Supplied records start
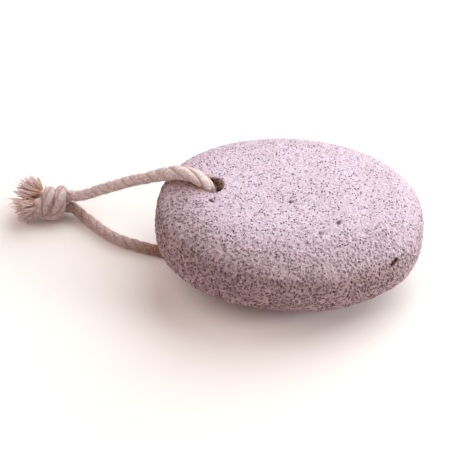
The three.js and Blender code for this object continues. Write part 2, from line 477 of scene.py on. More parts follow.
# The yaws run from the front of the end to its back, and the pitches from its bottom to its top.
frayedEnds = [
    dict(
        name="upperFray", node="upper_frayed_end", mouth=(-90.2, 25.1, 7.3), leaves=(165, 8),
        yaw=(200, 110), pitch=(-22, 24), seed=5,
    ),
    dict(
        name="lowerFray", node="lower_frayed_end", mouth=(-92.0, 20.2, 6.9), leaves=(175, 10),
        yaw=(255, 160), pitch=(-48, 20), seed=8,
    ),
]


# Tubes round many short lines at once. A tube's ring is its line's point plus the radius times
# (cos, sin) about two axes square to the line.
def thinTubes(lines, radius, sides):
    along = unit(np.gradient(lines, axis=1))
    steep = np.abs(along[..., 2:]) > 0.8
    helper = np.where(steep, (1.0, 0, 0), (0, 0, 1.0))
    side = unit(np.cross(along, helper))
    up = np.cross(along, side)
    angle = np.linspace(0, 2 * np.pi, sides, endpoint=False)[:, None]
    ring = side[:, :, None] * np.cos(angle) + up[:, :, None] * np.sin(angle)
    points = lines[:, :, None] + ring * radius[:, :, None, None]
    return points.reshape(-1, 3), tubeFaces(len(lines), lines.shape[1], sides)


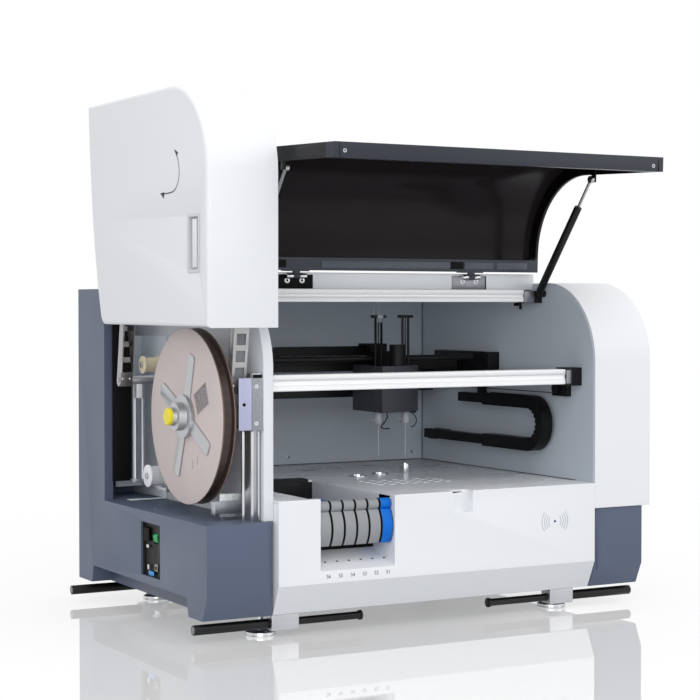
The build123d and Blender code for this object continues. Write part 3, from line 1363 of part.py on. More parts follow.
Supplied records end
Supplied records start
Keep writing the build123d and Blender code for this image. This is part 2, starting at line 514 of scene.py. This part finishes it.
Supplied records end
Going down the listing above, begin printing at the line with "The three.js and" and finish with the line with "tubeFaces(len(lines), lines.shape[1], sides)", exactly as they appear.

» **Response**:
The three.js and Blender code for this object continues. Write part 2, from line 477 of scene.py on. More parts follow.
# The yaws run from the front of the end to its back, and the pitches from its bottom to its top.
frayedEnds = [
    dict(
        name="upperFray", node="upper_frayed_end", mouth=(-90.2, 25.1, 7.3), leaves=(165, 8),
        yaw=(200, 110), pitch=(-22, 24), seed=5,
    ),
    dict(
        name="lowerFray", node="lower_frayed_end", mouth=(-92.0, 20.2, 6.9), leaves=(175, 10),
        yaw=(255, 160), pitch=(-48, 20), seed=8,
    ),
]


# Tubes round many short lines at once. A tube's ring is its line's point plus the radius times
# (cos, sin) about two axes square to the line.
def thinTubes(lines, radius, sides):
    along = unit(np.gradient(lines, axis=1))
    steep = np.abs(along[..., 2:]) > 0.8
    helper = np.where(steep, (1.0, 0, 0), (0, 0, 1.0))
    side = unit(np.cross(along, helper))
    up = np.cross(along, side)
    angle = np.linspace(0, 2 * np.pi, sides, endpoint=False)[:, None]
    ring = side[:, :, None] * np.cos(angle) + up[:, :, None] * np.sin(angle)
    points = lines[:, :, None] + ring * radius[:, :, None, None]
    return points.reshape(-1, 3), tubeFaces(len(lines), lines.shape[1], sides)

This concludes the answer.